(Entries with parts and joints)
☆ ☆ ☆ ☆

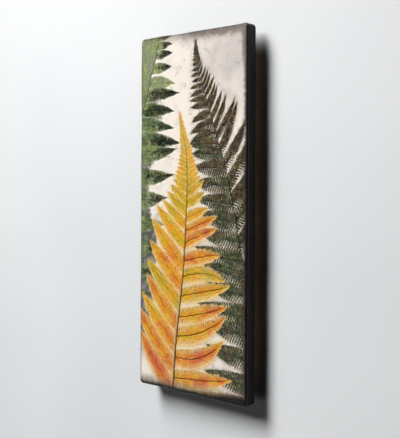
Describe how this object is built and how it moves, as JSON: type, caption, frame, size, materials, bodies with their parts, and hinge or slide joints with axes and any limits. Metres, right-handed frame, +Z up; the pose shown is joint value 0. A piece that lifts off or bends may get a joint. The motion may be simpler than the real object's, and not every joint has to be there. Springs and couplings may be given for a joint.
{
  "type": "ceramic wall plaque",
  "caption": "Tall stoneware wall plaque with fern fronds pressed into its face and stained with glazes, held off the wall by a slim timber frame with a keyhole hanger.",
  "frame": {"origin": "in the wall plane, where the wall screw seats at the top of the keyhole slot, on the plaque's vertical centre line", "axes": "+Z up along the plaque's height, +Y into the wall, so the pressed face looks along -Y, and +X to a viewer's right"},
  "size_m": [0.203, 0.0318, 0.508],
  "materials": {
    "stoneware": "cream stoneware under a thin satin glaze, speckled, with dark oxide rubbed into its edges; fern impressions stained gold, orange, sage and olive black",
    "fern_glaze": "washes of gold, orange, sage and olive-black glaze pooled in the impressions",
    "pine": "plain sanded softwood",
    "zinc_steel": "zinc plated",
    "adhesive": "cured off-white construction adhesive, satin",
    "felt": "dark pressed felt"
  },
  "bodies": {
    "root": {"plaque": "stoneware", "frame_left_stile": "pine", "frame_right_stile": "pine", "frame_top_rail": "pine", "frame_middle_rail": "pine", "frame_bottom_rail": "pine", "keyhole_plate": "zinc_steel", "plate_screw_upper": "zinc_steel", "plate_screw_lower": "zinc_steel", "screw_top_left": "zinc_steel", "screw_top_right": "zinc_steel", "screw_middle_left": "zinc_steel", "screw_middle_right": "zinc_steel", "screw_bottom_left": "zinc_steel", "screw_bottom_right": "zinc_steel", "adhesive_upper_left": "adhesive", "adhesive_upper_right": "adhesive", "adhesive_middle_left": "adhesive", "adhesive_middle_right": "adhesive", "adhesive_lower_left": "adhesive", "adhesive_lower_right": "adhesive", "bumper_upper_left": "felt", "bumper_upper_right": "felt", "bumper_lower_left": "felt", "bumper_lower_right": "felt"}
  },
  "joints": []
}
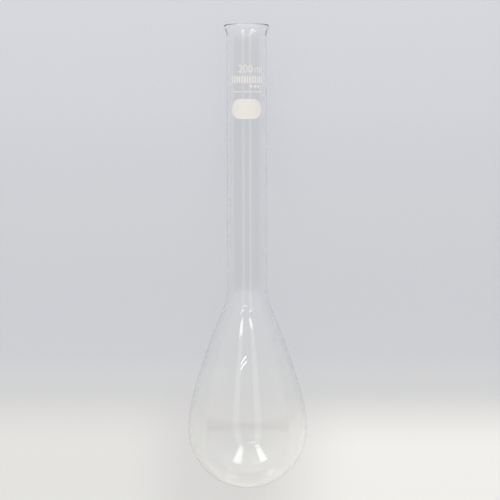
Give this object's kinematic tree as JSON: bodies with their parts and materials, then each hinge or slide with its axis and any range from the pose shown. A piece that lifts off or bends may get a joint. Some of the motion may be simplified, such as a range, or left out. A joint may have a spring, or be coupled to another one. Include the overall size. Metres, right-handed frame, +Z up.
{
  "type": "kjeldahl flask",
  "caption": "Glass digestion flask with a round pear-shaped bulb, a long straight neck, a flared lip and a white enamel writing spot.",
  "frame": {"origin": "on the table, under the middle of the lying flask", "axes": "+Z up from the table, +Y towards the mouth; the flask lies on its bulb and lip, with its axis dipping 5.2 degrees towards the mouth"},
  "size_m": [0.0715, 0.2802, 0.0716],
  "materials": {
    "clear_glass": "clear, smooth, fire-polished",
    "white_enamel": "matte fired enamel"
  },
  "bodies": {
    "root": {"flask": "clear_glass", "marking_spot": "white_enamel"}
  },
  "joints": []
}
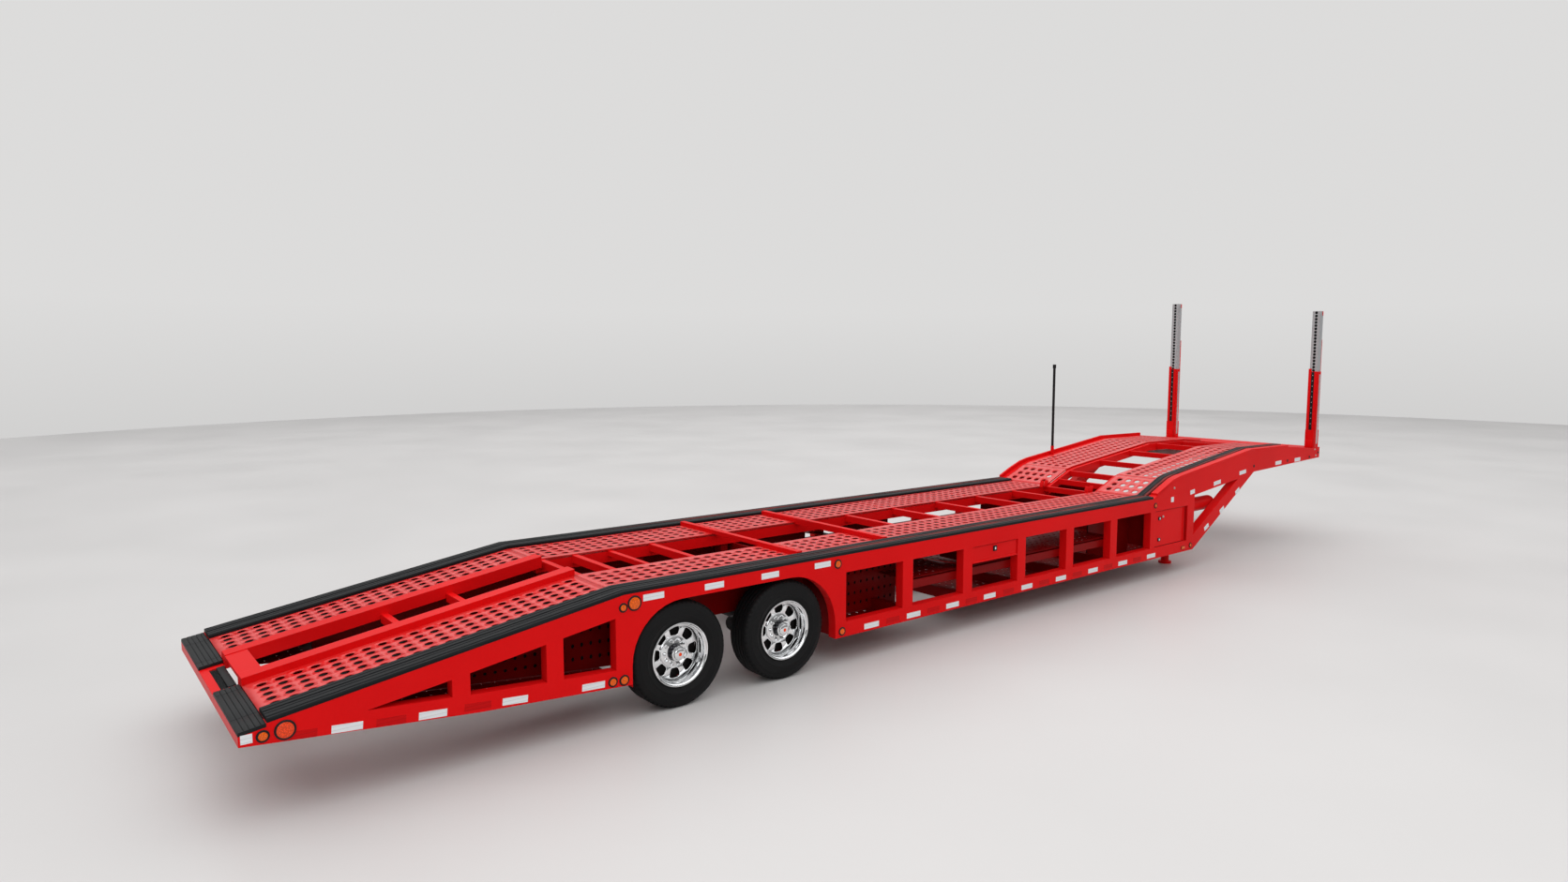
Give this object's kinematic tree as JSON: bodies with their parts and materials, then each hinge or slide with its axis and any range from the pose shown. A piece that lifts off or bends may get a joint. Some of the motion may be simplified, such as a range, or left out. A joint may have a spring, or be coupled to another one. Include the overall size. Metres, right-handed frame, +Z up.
{
  "type": "car transporter semi-trailer",
  "caption": "Open car transporter semi-trailer: low perforated wedge deck, windowed side frames, gooseneck, tandem wheels and telescoping head posts.",
  "frame": {"origin": "on the ground under the middle of the trailer's box", "axes": "+X forward towards the gooseneck, +Y left, +Z up"},
  "size_m": [15.85, 2.615, 3.9],
  "materials": {
    "frame_red": "gloss paint",
    "black_rubber": "matt ribbed",
    "coupler_steel": "greased steel",
    "axle_black": "satin",
    "tyre": "matt",
    "rim_chrome": "polished",
    "post_silver": "mill finish",
    "pole_black": "matt",
    "amber_lens": "clear lens",
    "red_lens": "clear lens"
  },
  "bodies": {
    "trailer": {"side_frame_right": "frame_red", "side_frame_left": "frame_red", "neck_beams": "frame_red", "neck_struts": "frame_red", "front_crossbeam": "frame_red", "rear_crossbeam": "frame_red", "rear_wear_plates": "black_rubber", "ramp_runways": "frame_red", "ramp_rails": "frame_red", "deck_runways": "frame_red", "deck_rails": "frame_red", "neck_runways": "frame_red", "crossmembers": "frame_red", "raised_crossbars": "frame_red", "edge_strip_right": "black_rubber", "edge_strip_left": "black_rubber", "neck_lip_left": "frame_red", "lower_deck": "frame_red", "belly_beams": "frame_red", "front_toolboxes": "frame_red", "side_toolboxes": "frame_red", "landing_legs": "frame_red", "air_tanks": "frame_red", "coupler_plate": "coupler_steel", "spring_hangers": "frame_red", "leaf_springs": "axle_black", "axles": "axle_black", "post_sleeves": "frame_red", "marker_pole": "pole_black", "marker_lamps": "amber_lens", "tail_lamps": "red_lens"},
    "wheel_rear_right": {"tyre_rear_right": "tyre", "rim_rear_right": "rim_chrome"},
    "wheel_rear_left": {"tyre_rear_left": "tyre", "rim_rear_left": "rim_chrome"},
    "wheel_front_right": {"tyre_front_right": "tyre", "rim_front_right": "rim_chrome"},
    "wheel_front_left": {"tyre_front_left": "tyre", "rim_front_left": "rim_chrome"},
    "front_toolbox_door_right": {"front_toolbox_door_right": "frame_red"},
    "front_toolbox_door_left": {"front_toolbox_door_left": "frame_red"},
    "side_toolbox_door_right": {"side_toolbox_door_right": "frame_red"},
    "side_toolbox_door_left": {"side_toolbox_door_left": "frame_red"},
    "inner_post_right": {"inner_post_right": "post_silver"},
    "inner_post_left": {"inner_post_left": "post_silver"}
  },
  "joints": [
    {"name": "wheel_rear_right_spin", "type": "hinge", "parent": "trailer", "child": "wheel_rear_right", "pos_m": [-4.552, -1.135, 0.4705], "axis": [0, 1, 0], "continuous": true},
    {"name": "wheel_rear_left_spin", "type": "hinge", "parent": "trailer", "child": "wheel_rear_left", "pos_m": [-4.552, 1.135, 0.4705], "axis": [0, 1, 0], "continuous": true},
    {"name": "wheel_front_right_spin", "type": "hinge", "parent": "trailer", "child": "wheel_front_right", "pos_m": [-3.395, -1.135, 0.4705], "axis": [0, 1, 0], "continuous": true},
    {"name": "wheel_front_left_spin", "type": "hinge", "parent": "trailer", "child": "wheel_front_left", "pos_m": [-3.395, 1.135, 0.4705], "axis": [0, 1, 0], "continuous": true},
    {"name": "front_toolbox_right_hinge", "type": "hinge", "parent": "trailer", "child": "front_toolbox_door_right", "pos_m": [3.678, -1.2855, 0.67], "axis": [0, 0, 1], "range_deg": [0, 110]},
    {"name": "side_toolbox_right_hinge", "type": "hinge", "parent": "trailer", "child": "side_toolbox_door_right", "pos_m": [-0.387, -1.2855, 0.742], "axis": [1, 0, 0], "range_deg": [0, 95]},
    {"name": "front_toolbox_left_hinge", "type": "hinge", "parent": "trailer", "child": "front_toolbox_door_left", "pos_m": [3.678, 1.2855, 0.67], "axis": [0, 0, -1], "range_deg": [0, 110]},
    {"name": "side_toolbox_left_hinge", "type": "hinge", "parent": "trailer", "child": "side_toolbox_door_left", "pos_m": [-0.387, 1.2855, 0.742], "axis": [-1, 0, 0], "range_deg": [0, 95]},
    {"name": "post_right_slide", "type": "slide", "parent": "trailer", "child": "inner_post_right", "axis": [0, 0, 1], "range_m": [-0.6, 0.25]},
    {"name": "post_left_slide", "type": "slide", "parent": "trailer", "child": "inner_post_left", "axis": [0, 0, 1], "range_m": [-0.8, 0.05]}
  ]
}
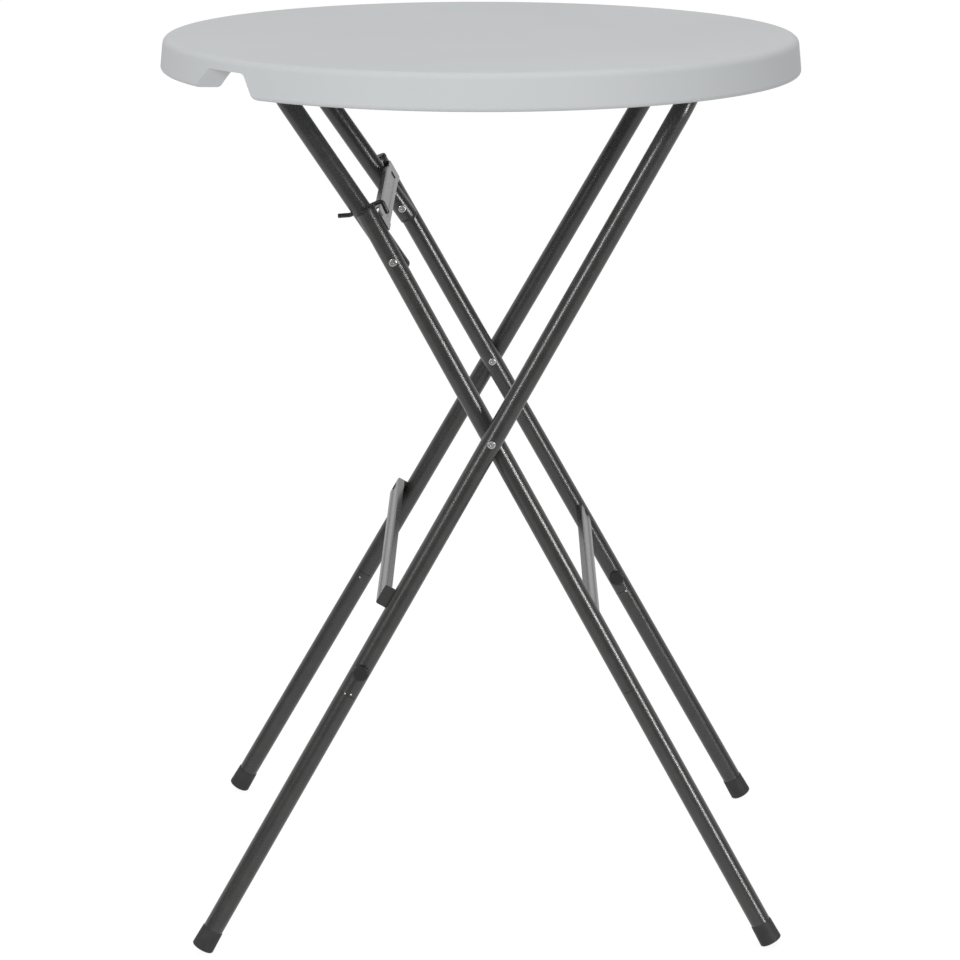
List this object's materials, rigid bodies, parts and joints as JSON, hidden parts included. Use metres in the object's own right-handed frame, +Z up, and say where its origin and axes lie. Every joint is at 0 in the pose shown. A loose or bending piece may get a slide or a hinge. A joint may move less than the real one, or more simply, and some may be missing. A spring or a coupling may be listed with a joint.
{
  "type": "folding bar table",
  "caption": "High round table with a moulded top on two crossing tube frames that fold flat under it, held open by a wire latch",
  "frame": {"origin": "on the floor under the centre of the round top, with the table open and standing", "axes": "+X from the short link's hinge to the long frame's hinge, +Y to the rear, +Z up"},
  "size_m": [0.7996, 0.7998, 1.1],
  "materials": {
    "top_plastic": "moulded, finely textured, light grey",
    "frame_paint": "hammered dark grey powder coat",
    "fitting_plastic": "moulded black",
    "foot_rubber": "moulded dark rubber",
    "latch_paint": "smooth black coating",
    "zinc": "zinc plated"
  },
  "bodies": {
    "root": {"tabletop": "top_plastic", "link_saddle_front": "fitting_plastic", "link_saddle_rear": "fitting_plastic", "outer_saddle_front": "fitting_plastic", "outer_saddle_rear": "fitting_plastic", "saddle_screws": "zinc"},
    "outer": {"outer_frame": "frame_paint", "outer_brace": "frame_paint", "outer_front_lower_leg": "frame_paint", "outer_rear_lower_leg": "frame_paint", "outer_front_foot": "foot_rubber", "outer_rear_foot": "foot_rubber", "outer_front_knob": "fitting_plastic", "outer_rear_knob": "fitting_plastic", "outer_pivot_rivets": "zinc", "outer_pivot_washers": "zinc"},
    "link": {"link_frame": "frame_paint", "link_end_plugs": "fitting_plastic"},
    "latch": {"latch_hook": "latch_paint"},
    "inner": {"inner_front_leg": "frame_paint", "inner_rear_leg": "frame_paint", "lock_brace": "frame_paint", "inner_brace": "frame_paint", "inner_front_lower_leg": "frame_paint", "inner_rear_lower_leg": "frame_paint", "inner_front_foot": "foot_rubber", "inner_rear_foot": "foot_rubber", "inner_front_knob": "fitting_plastic", "inner_rear_knob": "fitting_plastic", "stub_caps": "fitting_plastic", "elbow_rivets": "zinc", "elbow_washers": "zinc", "inner_pivot_rivets": "zinc", "inner_pivot_washers": "zinc"}
  },
  "joints": [
    {"name": "outer_hinge", "type": "hinge", "parent": "root", "child": "outer", "pos_m": [0.258, 0, 1.066], "axis": [0, 1, 0], "range_deg": [0, 60.49]},
    {"name": "link_hinge", "type": "hinge", "parent": "root", "child": "link", "pos_m": [-0.252, 0, 1.066], "axis": [0, 1, 0], "range_deg": [-55.56, 0]},
    {"name": "elbow", "type": "hinge", "parent": "link", "child": "inner", "pos_m": [-0.10422, 0, 0.85057], "axis": [0, 1, 0], "range_deg": [0, 174.56]},
    {"name": "latch_swivel", "type": "hinge", "parent": "link", "child": "latch", "pos_m": [-0.14325, -0.18288, 0.90747], "axis": [0.9103, 0, 0.4139], "range_deg": [0, 100]}
  ],
  "couplings": [
    {"joint": "link_hinge", "follows": "outer_hinge", "ratio": -0.91832},
    {"joint": "elbow", "follows": "outer_hinge", "ratio": 2.8855}
  ]
}
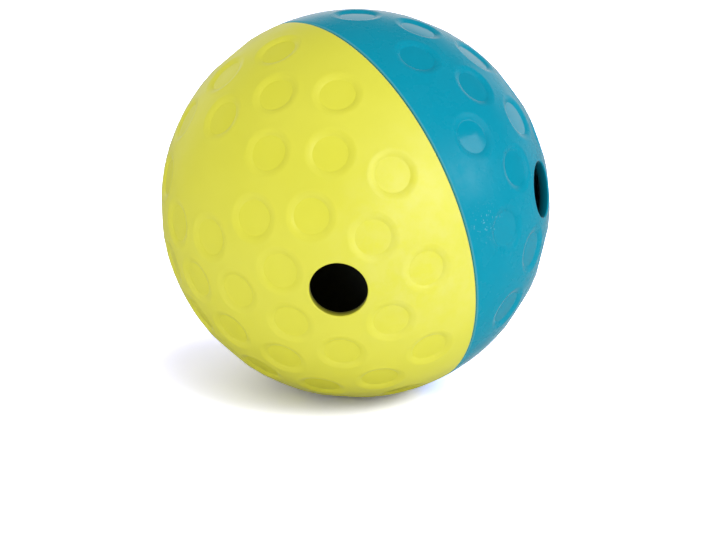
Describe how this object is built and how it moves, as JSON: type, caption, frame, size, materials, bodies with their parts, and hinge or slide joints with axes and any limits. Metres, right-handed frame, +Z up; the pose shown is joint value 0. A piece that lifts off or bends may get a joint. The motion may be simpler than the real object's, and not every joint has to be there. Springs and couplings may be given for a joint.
{
  "type": "treat dispensing ball",
  "caption": "Dimpled treat ball: lime and teal half shells push onto a keyed ring, each with a round port, round a maze of plates with windows that slows the treats.",
  "frame": {"origin": "centre of the ball", "axes": "+Z up as the ball stands on one dimple of the lime half, +X along the floor from the lime half to the teal half, -Y the side that both ports face"},
  "size_m": [0.125, 0.125, 0.124],
  "materials": {
    "lime_plastic": "satin",
    "teal_plastic": "satin",
    "maze_plastic": "satin"
  },
  "bodies": {
    "lime_half": {"lime_shell": "lime_plastic"},
    "maze": {"joining_ring": "maze_plastic", "middle_plate": "maze_plastic", "centre_post": "maze_plastic", "lime_baffle": "maze_plastic", "teal_baffle": "maze_plastic", "lime_spacer": "maze_plastic", "teal_spacer": "maze_plastic", "lime_vane": "maze_plastic", "teal_vane": "maze_plastic", "lime_sleeve": "maze_plastic", "teal_sleeve": "maze_plastic"},
    "teal_half": {"teal_shell": "teal_plastic"}
  },
  "joints": [
    {"name": "maze_lift", "type": "slide", "parent": "lime_half", "child": "maze", "axis": [0.9681, 0, 0.2504], "range_m": [0, 0.075]},
    {"name": "teal_pull", "type": "slide", "parent": "maze", "child": "teal_half", "axis": [0.9681, 0, 0.2504], "range_m": [0, 0.075]}
  ]
}
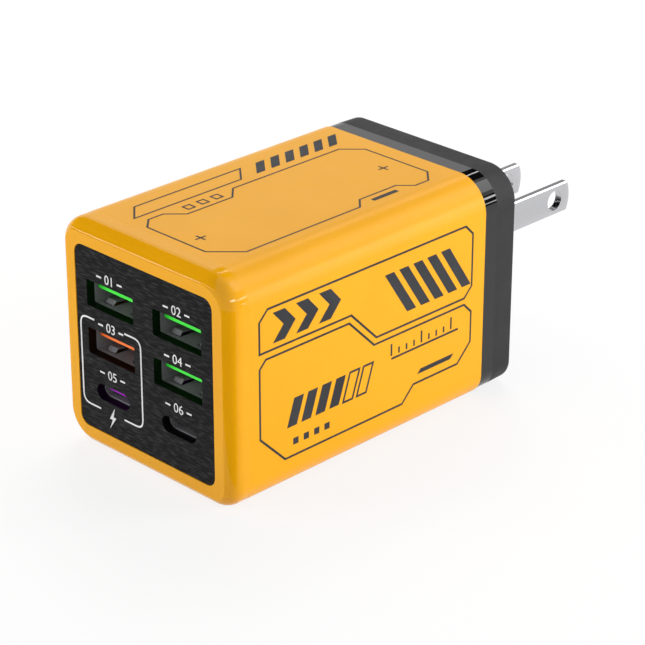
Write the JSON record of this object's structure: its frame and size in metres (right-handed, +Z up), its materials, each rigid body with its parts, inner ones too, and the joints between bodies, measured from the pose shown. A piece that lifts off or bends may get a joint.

☆ ☆ ☆ ☆

#### [TASK REQUIREMENTS]
Locate the string "rigid" in the listing above and copy every line where it occurs.

#### [OUTPUT BELOW]
List this object's materials, rigid bodies, parts and joints as JSON, hidden parts included. Use metres in the object's own right-handed frame, +Z up, and say where its origin and axes lie. Every joint is at 0 in the pose shown. A loose or bending piece may get a slide or a hinge. A joint may move less than the real one, or more simply, and some may be missing. A spring or a coupling may be listed with a joint.
Write the JSON record of this object's structure: its frame and size in metres (right-handed, +Z up), its materials, each rigid body with its parts, inner ones too, and the joints between bodies, measured from the pose shown. A piece that lifts off or bends may get a joint.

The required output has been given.